“I can’t go toe-to-toe with AI… in the same way that I can’t go toe-to-toe with a speeding car for feats of strength,” said Philosophy professor Jack Simmons. “It’s just going to run me over.”
Without a university-wide policy on artificial intelligence, Georgia Southern professors are navigating new technology with varying responses.
“For my history classes, students are not allowed to use AI,” said History professor Kurt Knoerl.
Last semester, Knoerl discovered that six of his students used AI in their final assignments, prompting him to explicitly forbid AI use in future classes. He described the incident as a “wake-up call.”
Professors in the College of Arts and Humanities are addressing this issue through AI detection and assignment adjustments.
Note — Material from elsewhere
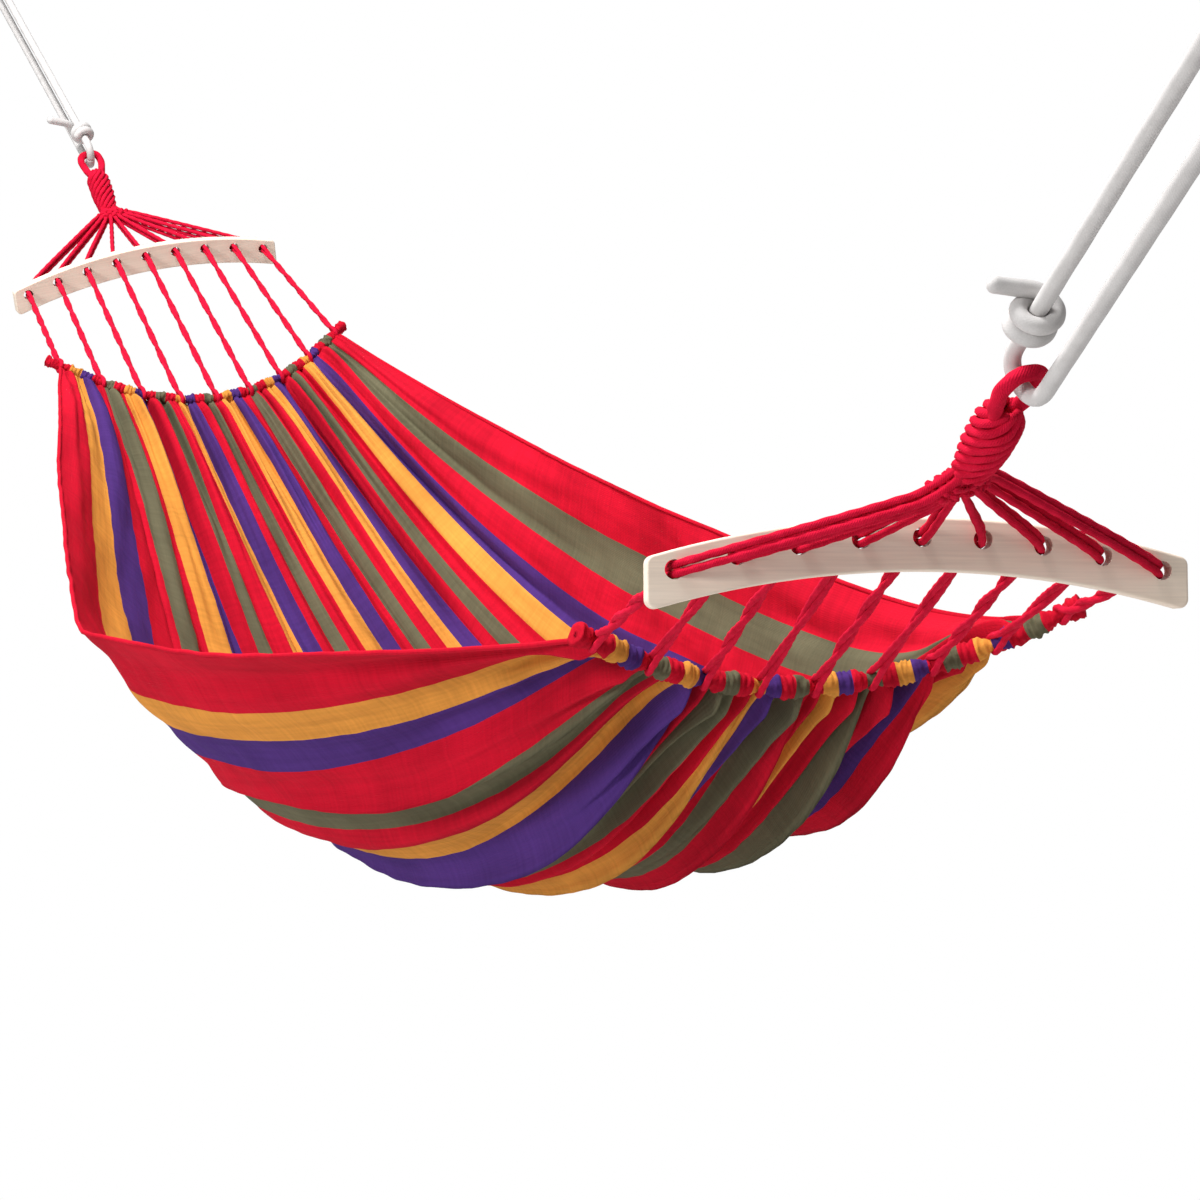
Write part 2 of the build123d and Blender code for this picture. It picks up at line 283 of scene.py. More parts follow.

Knoerl relies on a combination of AI detectors.
“When they’re all in agreement, I think that’s pretty reliable,” Knoerl said.
However, some professors express reservations about the accuracy of AI detection software and do not use them at all.
“Most of the studies I’ve seen have shown that many of the AI detectors flag things inconsistently,” said English professor Lisa Dusenberry.
Simmons shared a similar sentiment, instead opting to “give assignments that make the use of AI more or less impossible.”
While AI detectors cannot claim 100 percent accuracy, these professors still have ways to identify generated content.
“As you get to know the students, you get a sense of how they write, or the patterns themselves,” Knoerl noted.
To avoid the issue, Dusenberry permits the use of AI tools as long as they are properly cited, which she believes discourages covert AI usage and plagiarism.
However, she emphasizes that relying on AI to perform tasks rather than to assist would undermine students’ opportunities to learn the techniques and strategies they’re investing in.
Despite their varying responses, these professors all support a decentralized approach to AI. They believe in giving individual instructors the autonomy to address the issue with context-driven solutions.
“I don’t think that there should be one one-size-fits-all policy because AI impacts different fields and areas and assignment types differently,” Dusenberry said.